The bus ride was supposed to be eight hours long but ended up being twelve. We stopped a total of 3 times, with the last being an unexpected one. The first stop was a “bathroom break” but when we stepped off the bus we realized there was no building. The men lined up along the road facing the trees and the women walked in different directions out into the trees. We decided that we didn’t have to go all that badly after all. During the ride they gave us a free drink (mine a coke.. obviously) and Glucose crackers, which pretty much tasted like animal crackers. After five hours of driving we finally stopped at an outdoor market/barbecue, WITH a building labeled “toilet.” By this time I was about to pee my pants. So funny story... all they had were “squatters,” holes in the floor that are like toilets and that flush, only not. I took off my sun glasses, hung them on my shirt and proceeded to squat. As I was standing up my $40 sunglasses (in slow motion) fell off of my shirt and into the hole of the squatter. There was no rescuing them. Even though I am upset about the long gone aviators.. it is still a pretty funny story of my first ever squatting experience.
Next, our bus broke down. So we stood on the side of the road by a house for around an hour. Thankfully they were able to fix it! We arrived in Arusha around 5:30 PM and by the time we got to the house it was packed! Every Thursday night is Social Night and all the volunteers (even the ones at the homestays) meet at the house and they make us a VERY large meal. Lots of fruit, beans, rice, lots of vegetables, and two or three different types of meat. It was slightly overwhelming coming into the house with no sleep and meeting 50 plus people. Not going to lie, when I laid down to go to sleep, I was slightly homesick and I never get homesick. Before I went to bed I took my first of many, many, MANY freezing cold showers. You would think that in Africa where it is hot that this could be nice... it is NOT. The shower is in a room with a toilet and sink, no mirror and no shower curtain. In addition to the cold water there is one trickle of water that runs down from the shower head. Which makes it almost impossible to get washed off and rinse the shampoo out of your hair. Since there is no shower curtain, the bathroom floor is always soaked and always tainted black from the layers of dirt that run off of your body. Bathroom= disgusting. 
*I will put up pictures of the volunteer house soon! I forgot to take them*
This morning we woke up and had orientation, ate lunch, had a short Swahili lesson and then went on a 4-5 hour walking tour of the city/town. In town there is what are called “Dala dalas,” they had the same transportation system in Haiti, but they are vans that are 100-800 shillings one way to ride which is SO incredibly cheap, around 10-60 cents. People cram onto these buses like nothing you have ever seen. There are 14 seats yet sometimes 30+ people cram into one dala dala. There is no such thing as personal space in Tanzania. People are sitting on laps of strangers and some hang out of windows. INSANE. This makes getting off of the dala dala at your stop very hard to do. A girl here was telling us that last week she was on one and they wouldn’t let her off at her stop so she had to take it until the next person got off and walk back about 10 minutes. I am very nervous about these buses. They are color coded and all I know is that the yellow ones take me home. Or near home. From the closest bus stop it is ten minute walk to the volunteer house. 
There were 24 of us in here at this point. This picture does not do justice of how crowded it was! We were on laps!

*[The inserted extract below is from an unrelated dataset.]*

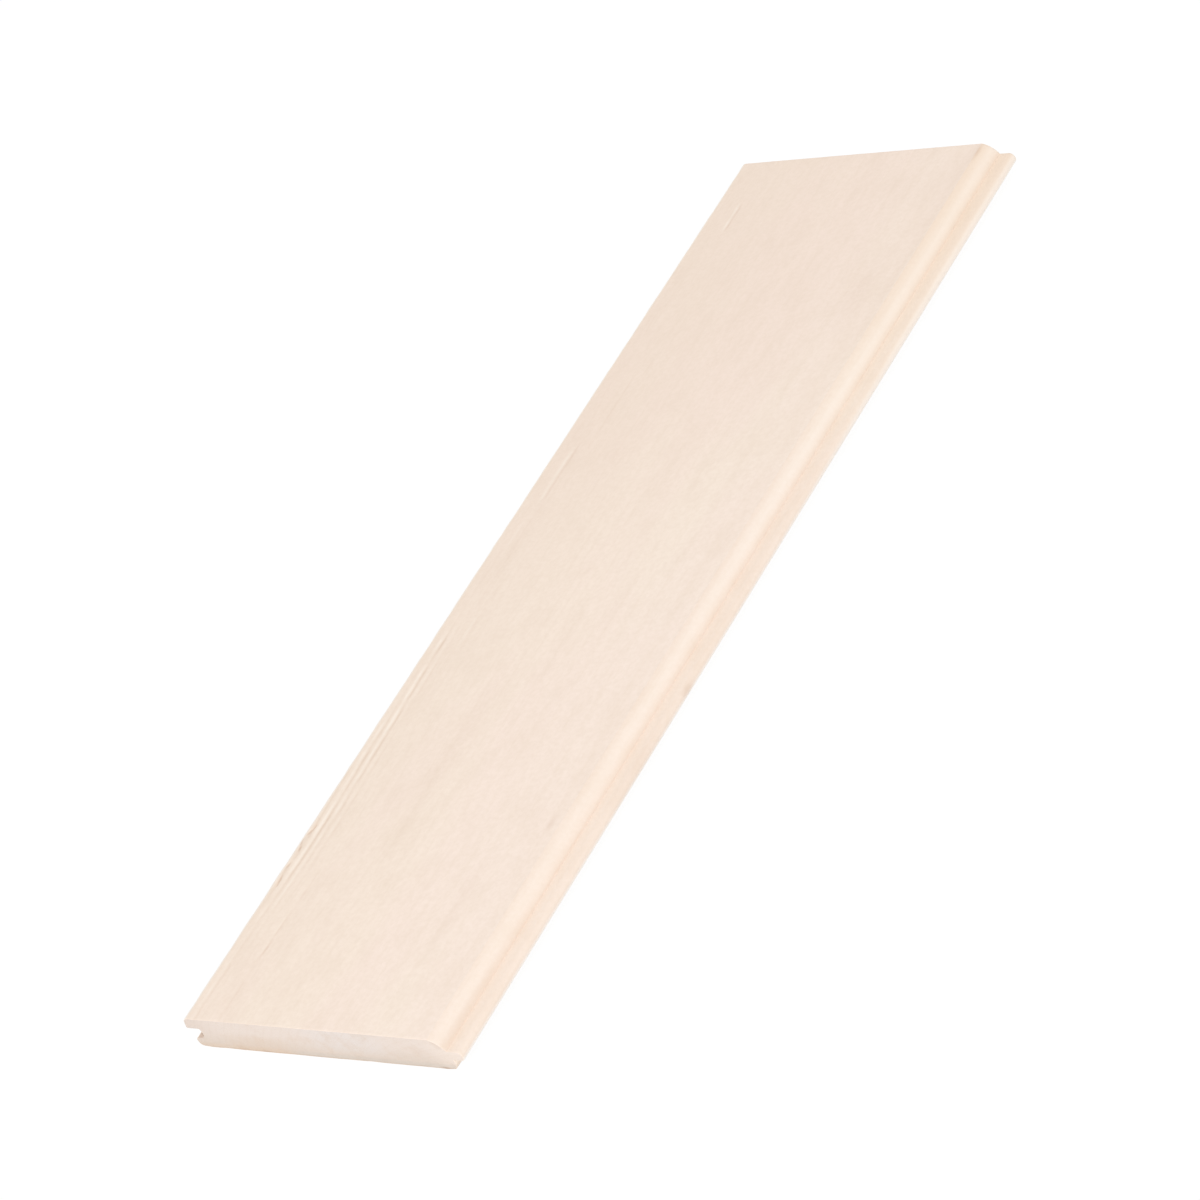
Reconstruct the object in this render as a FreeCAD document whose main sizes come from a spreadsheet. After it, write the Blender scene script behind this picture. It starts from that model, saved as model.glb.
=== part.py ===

It was so funny because in our dala dala they play music and as we were all crammed into this dala dala driving through Arusha... thousands of miles away, they played Justin Bieber! Not joking! We made many stops in town. We went to the ATM to take out money and at most ATM’s there are guards with big guns that guard them. People needed to get phones so we stopped at a Vodacom. They have a ShopRite in town and I bought a 1.5 L water bottle for about 50 cents. 
Dinner was a little rough for me. It was the same as lunch pretty much and consisted of plain noodles, beans and vegetables. With all this walking and eating plain food I could possibly be in better shape when I get home! Or not.. we shall see. 

1 comment:

  1. Thank you for sharing your experiences. Your writing is so vivid you made me fear for those boys...I hope you have many more exciting adventures. Jan Szula (Amanda's aunt).